Tancredo got my vote as the guy I'd most want to have a beer with, though I disagreed with virtually everything that came out of his mouth. It's odd to say something like "there is no money in green energy" in a small, job-hungry town where a wind turbine plant is creating employment for hundreds of people. My pick - Hickenloooper - did not do particularly well. He's not well spoken. But he'll make a good governor, I think. Made an excellent mayor of Denver. Socially liberal, fiscally conservative. My kinda guy.

Democracy is being driven close to the breaking point by an over-reliance on television ads, as opposed to actual public discourse, and the ensuing huge sums of money those TV ads entail. It's become a game for billionaires. So it was refreshing to see a full auditorium where people applauded and booed and shouted questions at three flesh and blood human beings who were asking for our vote. And after it was over, we all walked out into the cool autumn evening, toward our cars and bikes, towards home, where the debate likely continued, in kitchens and bedrooms and bars. No celebrities telling us how to vote. No attack ads with foreboding music and lurid claims. Just real people, discussing real issues. Democracy.

Thursday, October 7, 2010

Whatever’s here is just here.

Burial Rites
by Philip Levine

Everyone comes back here to die
as I will soon. The place feels right
since it’s half dead to begin with.
Even on a rare morning of rain,
like this morning, with the low sky
hoarding its riches except for
a few mock tears, the hard ground
accepts nothing. Six years ago
I buried my mother’s ashes
beside a young lilac that’s now
taller than I, and stuck the stub
of a rosebush into her dirt,
where like everything else not
human it thrives. The small blossoms
never unfurl; whatever they know
they keep to themselves until
a morning rain or a night wind
pares the petals down to nothing.
Even the neighbor cat who shits
daily on the paths and then hides
deep in the jungle of the weeds
refuses to purr. Whatever’s here
is just here, and nowhere else,
so it’s right to end up beside
the woman who bore me, to shovel
into the dirt whatever’s left
and leave only a name for some-
one who wants it. Think of it,
my name, no longer a portion
of me, no longer inflated
or bruised, no longer stewing
in a rich compost of memory
or the simpler one of bone shards,
dirt, kitty litter, wood ashes,
the roots of the eucalyptus
I planted in ’73,
a tiny me taking nothing,
giving nothing, and free at last.

Tuesday, October 5, 2010

Just Married



My Mom and Dad, 19 years old. Just married (Dad wasn't sure until he spied the wedding ring on his finger). It looks to me like Mom is pulling Dad's hand up to somewhere more appropriate, but Dad's theory is that the photographer just made a risque remark.

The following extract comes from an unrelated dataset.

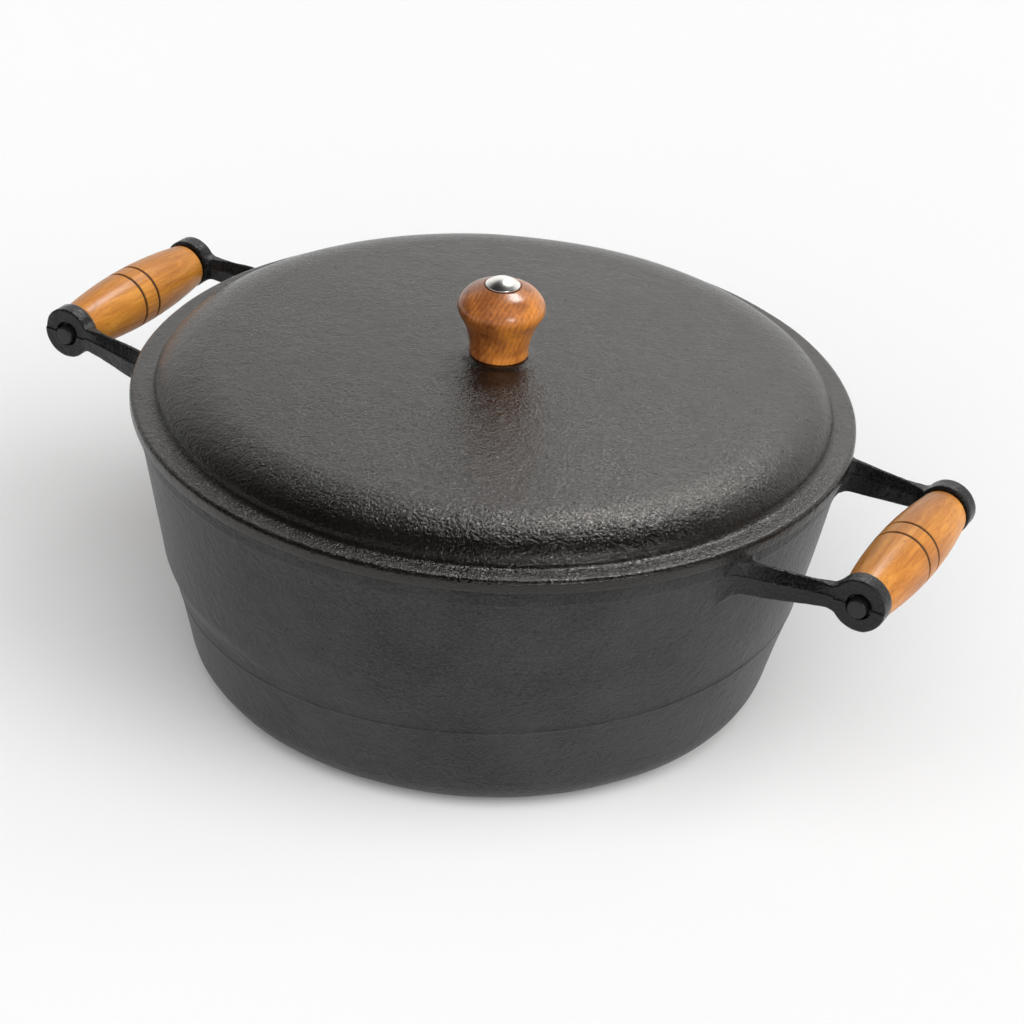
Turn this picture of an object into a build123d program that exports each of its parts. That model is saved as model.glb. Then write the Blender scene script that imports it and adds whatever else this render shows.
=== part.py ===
"""Round cast iron dutch oven: pot with four cast handle arms, domed lid, turned wooden grips and knob.

Millimetres, +Z up. The origin is the centre of the pot's flat base. X runs from handle to handle,
and the two wooden grips lie parallel to Y.
"""

from build123d import *
from math import asin, atan2, cos, degrees, sin
import os

# Pot: a tapered wall with a soft inward step, standing on a flat base.
rim_height = 119.5
rim_radius = 147.2
rim_band_height = 8.0
rim_band_proud = 0.9
wall_thickness = 4.8
upper_wall_slope = 0.172
step_top_height = 54.0
step_bottom_height = 47.0
step_depth = 2.3
step_rounding = 14.0
lower_wall_slope = 0.218
base_corner_rounding = 18.0
inner_corner_rounding = 14.0
floor_thickness = 5.5

# Lid: a flat flange that overhangs the rim, a tight fillet, a round shoulder and a low crown.
lid_radius = 150.0
flange_thickness = 5.5
flange_edge_rounding = 2.0
dome_radius = 140.1
dome_fillet = 3.0
shoulder_width = 28.0
shoulder_height = 13.3
crown_rise = 2.7
lid_thickness = 4.5
lip_depth = 5.0
lip_bottom_radius = 139.6
lip_top_radius = 140.4
lip_edge_rounding = 0.8

# Handles: round bosses on tapered arms that spread towards the pot, a steel rod and a wooden grip.
handle_reach = 186.5
handle_height = 111.5
boss_height = 112.2
boss_radius = 10.9
boss_outer_face = 47.45
boss_inner_face = 39.2
boss_edge_rounding = 0.8
arm_root = 124.0
arm_end_inset = 5.0
arm_face_inset = 0.3
arm_inner_face = 41.3
arm_top_height = 117.0
arm_bottom_height = 108.4
arm_bottom_slope = 0.146
arm_outer_spread = 0.165
arm_inner_spread = 0.1
rod_radius = 4.0
rod_seat_radius = 5.2
rod_seat_depth = 2.6
rod_end_proud = 1.2
rod_end_bevel = 0.8
grip_end_radius = 10.0
grip_middle_radius = 13.1
grip_end_gap = 0.4
grip_end_rounding = 1.0
grip_running_clearance = 0.08
groove_places = (-6.8, 2.2)
groove_radius = 0.65

# Knob: a turned wooden mushroom held by one M6 bolt with a polished mushroom head.
knob_height = 30.6
knob_foot_radius = 12.3
knob_widest_radius = 18.2
knob_top_radius = 8.0
knob_seat_radius = 14.3
knob_seat_height = 1.0
knob_seat_rounding = 0.5
bolt_radius = 3.0
bolt_hole_radius = 3.3
bolt_head_radius = 7.15
bolt_head_rim = 1.4
bolt_head_dome = 2.8
head_recess_radius = 7.6
head_recess_depth = 0.9
pad_radius = 11.0
pad_height = 2.0
washer_radius = 9.0
washer_thickness = 1.6
nut_across_flats = 10.0
nut_height = 5.0
bolt_end_past_nut = 1.5

# Heights that follow from the sizes above.
flange_top = rim_height + flange_thickness
crown_height = flange_top + shoulder_height + crown_rise
knob_base = crown_height + knob_seat_height
recess_floor = knob_base + knob_height - head_recess_depth
pad_bottom = crown_height - lid_thickness - pad_height
washer_bottom = pad_bottom - washer_thickness
nut_bottom = washer_bottom - nut_height
bolt_end = nut_bottom - bolt_end_past_nut


def turned(face):
    """Revolve an outline drawn as radius against height about Z."""
    return revolve(Plane.XZ * face, Axis.Z)


def turned_outline(points):
    """Solid of revolution from corners given as radius, height and rounding."""
    face = make_face(Polyline(*[(r, z) for r, z, rounding in points], close=True))
    for r, z, rounding in points:
        if rounding:
            corner = face.vertices().sort_by_distance((r, z, 0))[0]
            face = fillet(corner, rounding)
    return turned(face)


def along_y(solid, x, z):
    """Lay a solid that was turned about Z on its side, with its axis along Y at x and z."""
    return Pos(x, 0, z) * Rot(-90, 0, 0) * solid


def ring(inner, outer, bottom, top):
    """Plain ring about Z."""
    return turned_outline([(inner, bottom, 0), (outer, bottom, 0), (outer, top, 0), (inner, top, 0)])


def column(radius, bottom, top):
    """Plain round column about Z."""
    return Pos(0, 0, bottom) * extrude(Circle(radius), top - bottom)


def cap_arc(edge_radius, edge_height, top_height):
    """Arc from an edge up to the Z axis, on a sphere centred on that axis."""
    rise = top_height - edge_height
    sphere = (edge_radius ** 2 + rise ** 2) / (2 * rise)
    half_angle = asin(edge_radius / sphere) / 2
    middle = (sphere * sin(half_angle), top_height - sphere * (1 - cos(half_angle)))
    return ThreePointArc((edge_radius, edge_height), middle, (0, top_height))


def wall_radius(height):
    """Outer radius of the pot's wall at a height, above or below the step."""
    upper = rim_radius - rim_band_proud - upper_wall_slope * (rim_height - rim_band_height - height)
    if height >= step_top_height:
        return upper
    step_foot = wall_radius(step_top_height) - step_depth - upper_wall_slope * (
        step_top_height - step_bottom_height)
    return step_foot - lower_wall_slope * (step_bottom_height - height)


def pot_outside():
    band_foot = rim_height - rim_band_height
    return turned_outline([
        (0, 0, 0),
        (wall_radius(0), 0, base_corner_rounding),
        (wall_radius(step_bottom_height), step_bottom_height, step_rounding),
        (wall_radius(step_top_height), step_top_height, step_rounding),
        (wall_radius(band_foot), band_foot, 0),
        (rim_radius, band_foot + 1.0, 0),
        (rim_radius, rim_height, 1.0),
        (0, rim_height, 0),
    ])


def pot_inside():
    above_rim = rim_height + 20
    return turned_outline([
        (0, floor_thickness, 0),
        (wall_radius(floor_thickness) - wall_thickness, floor_thickness, inner_corner_rounding),
        (wall_radius(step_bottom_height) - wall_thickness, step_bottom_height + 1, step_rounding),
        (wall_radius(step_top_height) - wall_thickness, step_top_height + 1, step_rounding),
        (rim_radius - wall_thickness, rim_height, 0),
        (rim_radius - wall_thickness, above_rim, 0),
        (0, above_rim, 0),
    ])


def arm_and_boss():
    """The arm and boss at the +X, +Y corner, before its holes are cut."""
    arm_end = handle_reach - arm_end_inset
    reach = arm_end - arm_root
    outer_end = boss_outer_face - arm_face_inset
    plan = make_face(Polyline(
        (arm_root, outer_end + arm_outer_spread * reach),
        (arm_end, outer_end),
        (arm_end, arm_inner_face),
        (arm_root, arm_inner_face + arm_inner_spread * reach),
        close=True))
    side = make_face(Polyline(
        (arm_root, arm_top_height),
        (arm_end, arm_top_height),
        (arm_end, arm_bottom_height),
        (arm_root, arm_bottom_height - arm_bottom_slope * reach),
        close=True))
    bar = extrude(plan, rim_height) & extrude(Plane.XZ * side, -2 * boss_outer_face)
    boss = turned_outline([
        (0, boss_inner_face, 0),
        (boss_radius, boss_inner_face, boss_edge_rounding),
        (boss_radius, boss_outer_face, boss_edge_rounding),
        (0, boss_outer_face, 0),
    ])
    return bar + along_y(boss, handle_reach, boss_height)


def rod_holes(x):
    """Holes for one handle's rod: a low through bore and a wider seat from each outer face."""
    bore = column(rod_radius, -boss_outer_face - 1, boss_outer_face + 1)
    seat_floor = boss_outer_face - rod_seat_depth
    near_seat = column(rod_seat_radius, -boss_outer_face - 1, -seat_floor)
    far_seat = column(rod_seat_radius, seat_floor, boss_outer_face + 1)
    return along_y(bore, x, handle_height) + along_y(near_seat + far_seat, x, boss_height)


def make_pot():
    pot = pot_outside()
    corner_arm = arm_and_boss()
    right_arms = [corner_arm, mirror(corner_arm, Plane.XZ)]
    left_arms = [mirror(arm, Plane.YZ) for arm in right_arms]
    for arm in right_arms + left_arms:
        pot += arm
    pot -= pot_inside()
    for x in (handle_reach, -handle_reach):
        pot -= rod_holes(x)
    return pot


def dome_curves(inset):
    """Shoulder and crown of the lid as two curves, moved inwards from the outer surface by inset."""
    centre = dome_radius - shoulder_width
    width = shoulder_width - inset
    height = shoulder_height - inset
    crown_slope = 2 * crown_rise / centre
    join_angle = degrees(atan2(height, width * crown_slope))
    shoulder = EllipticalCenterArc((centre, flange_top), width, height, start_angle=0, arc_size=join_angle)
    join = shoulder @ 1
    crown = cap_arc(join.X, join.Y, crown_height - inset)
    return shoulder, crown


def lid_shell():
    outer_shoulder, outer_crown = dome_curves(0)
    inner_shoulder, inner_crown = dome_curves(lid_thickness)
    lip_bottom = rim_height - lip_depth
    lip_inner_radius = dome_radius - lid_thickness
    rim_line = Polyline(
        inner_shoulder @ 0,
        (lip_inner_radius, lip_bottom),
        (lip_bottom_radius, lip_bottom),
        (lip_top_radius, rim_height),
        (lid_radius, rim_height),
        (lid_radius, flange_top),
        outer_shoulder @ 0)
    axis_line = Line((0, crown_height), (0, crown_height - lid_thickness))
    face = make_face(rim_line.edges() + [outer_shoulder, outer_crown, axis_line, inner_crown, inner_shoulder])
    roundings = (
        (lid_radius, flange_top, flange_edge_rounding),
        (lid_radius, rim_height, 1.0),
        (dome_radius, flange_top, dome_fillet),
        (lip_bottom_radius, lip_bottom, lip_edge_rounding),
    )
    for r, z, rounding in roundings:
        corner = face.vertices().sort_by_distance((r, z, 0))[0]
        face = fillet(corner, rounding)
    return turned(face)


def make_lid():
    seat = turned_outline([
        (0, crown_height - 1.5, 0),
        (knob_seat_radius, crown_height - 1.5, 0),
        (knob_seat_radius, knob_base, knob_seat_rounding),
        (0, knob_base, 0),
    ])
    pad = column(pad_radius, pad_bottom, crown_height - lid_thickness + 0.5)
    hole = column(bolt_hole_radius, pad_bottom - 1, knob_base + 1)
    return lid_shell() + seat + pad - hole


def make_grip(x):
    half = boss_inner_face - grip_end_gap
    barrel = ThreePointArc((grip_end_radius, -half), (grip_middle_radius, 0), (grip_end_radius, half))
    face = make_face([
        barrel,
        Line((grip_end_radius, half), (0, half)),
        Line((0, half), (0, -half)),
        Line((0, -half), (grip_end_radius, -half)),
    ])
    for end in (-half, half):
        corner = face.vertices().sort_by_distance((grip_end_radius, end, 0))[0]
        face = fillet(corner, grip_end_rounding)
    grip = turned(face) - column(rod_radius + grip_running_clearance, -half - 1, half + 1)
    for place in groove_places:
        surface = grip_middle_radius - (grip_middle_radius - grip_end_radius) * (place / half) ** 2
        grip -= turned(Pos(surface, place) * Circle(groove_radius))
    return along_y(grip, x, handle_height)


def make_rod(x):
    half = boss_outer_face + rod_end_proud
    rod = chamfer(column(rod_radius, -half, half).edges().filter_by(GeomType.CIRCLE), rod_end_bevel)
    return along_y(rod, x, handle_height)


def make_knob():
    profile = Spline(
        (knob_foot_radius, 0),
        (knob_foot_radius + 0.5, 0.15 * knob_height),
        (15.2, 0.42 * knob_height),
        (knob_widest_radius, 0.68 * knob_height),
        (14.4, 0.89 * knob_height),
        (knob_top_radius, knob_height),
        tangents=[(0, 1), (-1, 0.12)])
    face = make_face([
        profile,
        Line((knob_top_radius, knob_height), (0, knob_height)),
        Line((0, knob_height), (0, 0)),
        Line((0, 0), (knob_foot_radius, 0)),
    ])
    knob = Pos(0, 0, knob_base) * turned(face)
    knob -= column(bolt_hole_radius, knob_base - 1, knob_base + knob_height + 1)
    knob -= column(head_recess_radius, recess_floor, knob_base + knob_height + 1)
    return knob


def make_knob_bolt():
    rim_top = recess_floor + bolt_head_rim
    dome_top = rim_top + bolt_head_dome
    dome = cap_arc(bolt_head_radius, rim_top, dome_top)
    sides = Polyline(
        (0, dome_top),
        (0, bolt_end),
        (bolt_radius, bolt_end),
        (bolt_radius, recess_floor),
        (bolt_head_radius, recess_floor),
        (bolt_head_radius, rim_top))
    return turned(make_face([dome] + sides.edges()))


def make_knob_washer():
    return ring(bolt_hole_radius, washer_radius, washer_bottom, pad_bottom)


def make_knob_nut():
    hexagon = RegularPolygon(nut_across_flats / 2, 6, major_radius=False)
    body = Pos(0, 0, nut_bottom) * extrude(hexagon, nut_height)
    return body - column(bolt_radius, nut_bottom - 1, washer_bottom + 1)


parts = {
    "pot": make_pot(),
    "lid": make_lid(),
    "knob": make_knob(),
    "knob_bolt": make_knob_bolt(),
    "knob_washer": make_knob_washer(),
    "knob_nut": make_knob_nut(),
}
for side_name, side_x in (("left", -handle_reach), ("right", handle_reach)):
    parts[side_name + "_grip"] = make_grip(side_x)
    parts[side_name + "_grip_rod"] = make_rod(side_x)

os.makedirs("parts", exist_ok=True)
for node, solid in parts.items():
    export_step(solid, f"parts/{node}.step")
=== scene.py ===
"""Looks of a round cast iron dutch oven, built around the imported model.

The object is in metres, +Z up, with X running from handle to handle. Shapes are written in
millimetres, the maker's unit, and turned into metres when a mesh is made.
"""

from math import acos, asin, atan2, cos, hypot, pi, radians, sin, sqrt

import bmesh
import bpy
from mathutils import Matrix, Vector, noise


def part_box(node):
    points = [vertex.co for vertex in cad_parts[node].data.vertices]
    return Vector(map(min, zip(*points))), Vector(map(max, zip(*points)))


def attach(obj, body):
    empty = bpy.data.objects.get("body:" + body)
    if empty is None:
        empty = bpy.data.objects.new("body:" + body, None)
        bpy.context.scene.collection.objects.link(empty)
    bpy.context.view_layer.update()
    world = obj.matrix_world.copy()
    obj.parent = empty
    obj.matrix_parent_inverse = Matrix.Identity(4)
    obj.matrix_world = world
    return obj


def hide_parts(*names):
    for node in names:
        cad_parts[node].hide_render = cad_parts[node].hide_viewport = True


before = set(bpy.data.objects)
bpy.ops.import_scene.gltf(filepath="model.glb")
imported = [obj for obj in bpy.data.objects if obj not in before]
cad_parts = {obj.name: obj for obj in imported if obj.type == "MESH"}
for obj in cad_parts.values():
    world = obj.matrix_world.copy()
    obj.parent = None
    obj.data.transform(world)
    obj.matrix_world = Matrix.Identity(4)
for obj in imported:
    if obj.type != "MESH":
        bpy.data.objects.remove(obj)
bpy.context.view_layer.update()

mm = 0.001

# ---------------------------------------------------------------- sizes in millimetres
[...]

They sure look happy. Off in their own little world.

After my mom graduated from high school in Idabel, Oklahoma, she hung around town for a couple weeks, helping around the house. One morning she helped her Mom pick blackberries, went to her brother John to borrow 8 dollars, and left town. Took the next bus to Dallas, where she stayed with an aunt, and waited for my Dad to return home from the Korean War. It was a leap of faith into an unknown world.

She died last month, on September 21. She was 78 years old. A life is so much more than just memories, but memories are what remain. She lived a long and courageous life. She will be missed, and always loved.